==== Entries provided

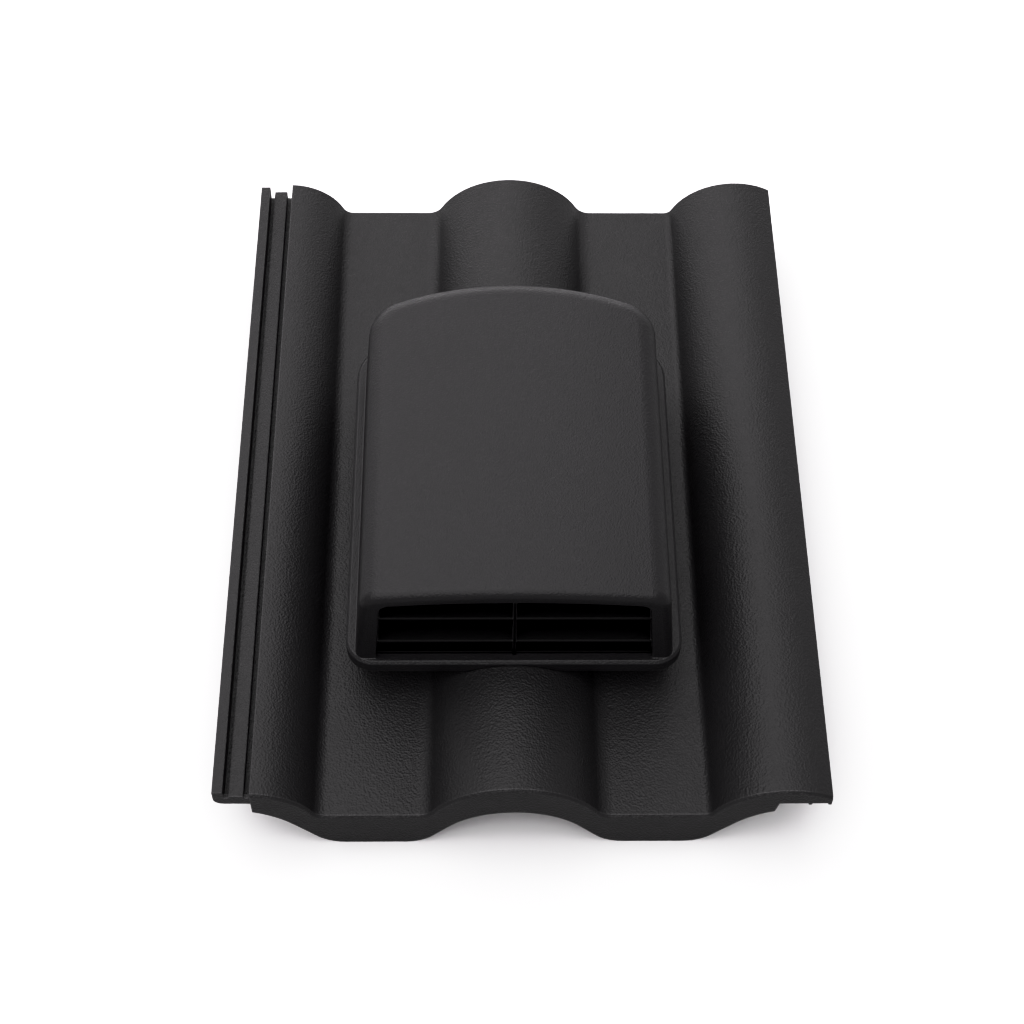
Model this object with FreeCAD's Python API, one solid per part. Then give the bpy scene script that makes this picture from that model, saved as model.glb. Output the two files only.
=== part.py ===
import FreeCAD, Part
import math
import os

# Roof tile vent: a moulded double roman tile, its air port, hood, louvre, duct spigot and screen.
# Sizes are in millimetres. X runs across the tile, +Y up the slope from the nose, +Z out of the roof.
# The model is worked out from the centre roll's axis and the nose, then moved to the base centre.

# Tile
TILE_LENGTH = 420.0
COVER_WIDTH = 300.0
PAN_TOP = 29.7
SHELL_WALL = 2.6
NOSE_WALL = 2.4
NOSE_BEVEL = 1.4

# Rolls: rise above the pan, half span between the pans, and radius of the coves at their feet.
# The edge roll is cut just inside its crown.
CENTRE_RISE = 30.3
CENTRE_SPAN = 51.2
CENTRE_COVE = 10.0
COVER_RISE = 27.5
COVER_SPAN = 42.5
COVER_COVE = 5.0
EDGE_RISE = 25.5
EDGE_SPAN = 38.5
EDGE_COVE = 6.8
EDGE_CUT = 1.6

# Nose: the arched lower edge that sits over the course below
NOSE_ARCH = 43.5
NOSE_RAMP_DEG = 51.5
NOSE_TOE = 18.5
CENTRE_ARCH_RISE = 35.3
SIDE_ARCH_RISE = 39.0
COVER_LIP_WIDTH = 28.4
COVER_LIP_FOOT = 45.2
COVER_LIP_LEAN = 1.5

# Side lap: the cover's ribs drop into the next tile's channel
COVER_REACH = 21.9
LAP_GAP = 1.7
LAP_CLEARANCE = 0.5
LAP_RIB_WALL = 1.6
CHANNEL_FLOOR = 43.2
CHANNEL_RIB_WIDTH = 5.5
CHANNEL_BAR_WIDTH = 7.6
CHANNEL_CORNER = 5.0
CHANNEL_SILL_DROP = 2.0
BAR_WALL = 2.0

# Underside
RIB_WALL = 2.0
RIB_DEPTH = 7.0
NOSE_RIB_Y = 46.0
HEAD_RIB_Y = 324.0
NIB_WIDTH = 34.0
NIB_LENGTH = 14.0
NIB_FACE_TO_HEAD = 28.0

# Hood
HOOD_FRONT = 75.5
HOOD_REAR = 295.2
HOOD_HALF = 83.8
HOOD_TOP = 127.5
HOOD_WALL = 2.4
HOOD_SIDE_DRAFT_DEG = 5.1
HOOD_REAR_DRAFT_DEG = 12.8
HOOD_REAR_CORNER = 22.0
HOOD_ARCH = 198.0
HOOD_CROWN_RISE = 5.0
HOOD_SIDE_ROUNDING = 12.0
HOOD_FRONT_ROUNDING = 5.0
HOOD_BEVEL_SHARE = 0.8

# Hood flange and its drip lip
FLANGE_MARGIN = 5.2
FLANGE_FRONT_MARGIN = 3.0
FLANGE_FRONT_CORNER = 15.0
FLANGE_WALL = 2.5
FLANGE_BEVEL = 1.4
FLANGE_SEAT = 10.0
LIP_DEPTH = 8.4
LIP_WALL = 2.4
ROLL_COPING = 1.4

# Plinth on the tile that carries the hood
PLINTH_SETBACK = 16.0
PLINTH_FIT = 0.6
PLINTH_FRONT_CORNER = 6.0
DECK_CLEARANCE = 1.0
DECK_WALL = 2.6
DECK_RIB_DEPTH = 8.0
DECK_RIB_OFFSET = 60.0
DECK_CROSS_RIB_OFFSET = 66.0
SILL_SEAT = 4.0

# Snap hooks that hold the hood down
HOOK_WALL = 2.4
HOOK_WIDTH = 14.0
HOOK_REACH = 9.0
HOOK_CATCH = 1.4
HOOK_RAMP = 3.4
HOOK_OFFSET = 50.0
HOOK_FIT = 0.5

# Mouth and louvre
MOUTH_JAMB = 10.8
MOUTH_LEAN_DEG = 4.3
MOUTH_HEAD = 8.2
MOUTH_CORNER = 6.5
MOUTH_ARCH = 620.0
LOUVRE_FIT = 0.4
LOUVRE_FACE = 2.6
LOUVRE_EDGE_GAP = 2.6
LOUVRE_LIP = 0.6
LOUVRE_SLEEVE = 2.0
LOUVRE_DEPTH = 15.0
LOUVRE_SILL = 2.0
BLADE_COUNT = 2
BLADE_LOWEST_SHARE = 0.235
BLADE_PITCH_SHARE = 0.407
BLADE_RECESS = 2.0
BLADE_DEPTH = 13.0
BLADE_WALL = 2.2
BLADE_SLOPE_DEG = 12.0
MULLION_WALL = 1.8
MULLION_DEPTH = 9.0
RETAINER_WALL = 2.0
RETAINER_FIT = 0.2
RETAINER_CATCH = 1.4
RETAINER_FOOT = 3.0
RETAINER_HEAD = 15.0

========
==== Entries provided

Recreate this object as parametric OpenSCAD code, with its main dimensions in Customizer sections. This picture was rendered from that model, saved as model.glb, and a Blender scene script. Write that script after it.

========

**Instructions to follow:**
Return, unchanged, the run of lines above that opens with the line containing "Model this object" and closes with the line containing "EDGE_CUT = 1.6". Include both.

**Result of this task:**
Model this object with FreeCAD's Python API, one solid per part. Then give the bpy scene script that makes this picture from that model, saved as model.glb. Output the two files only.
=== part.py ===
import FreeCAD, Part
import math
import os

# Roof tile vent: a moulded double roman tile, its air port, hood, louvre, duct spigot and screen.
# Sizes are in millimetres. X runs across the tile, +Y up the slope from the nose, +Z out of the roof.
# The model is worked out from the centre roll's axis and the nose, then moved to the base centre.

# Tile
TILE_LENGTH = 420.0
COVER_WIDTH = 300.0
PAN_TOP = 29.7
SHELL_WALL = 2.6
NOSE_WALL = 2.4
NOSE_BEVEL = 1.4

# Rolls: rise above the pan, half span between the pans, and radius of the coves at their feet.
# The edge roll is cut just inside its crown.
CENTRE_RISE = 30.3
CENTRE_SPAN = 51.2
CENTRE_COVE = 10.0
COVER_RISE = 27.5
COVER_SPAN = 42.5
COVER_COVE = 5.0
EDGE_RISE = 25.5
EDGE_SPAN = 38.5
EDGE_COVE = 6.8
EDGE_CUT = 1.6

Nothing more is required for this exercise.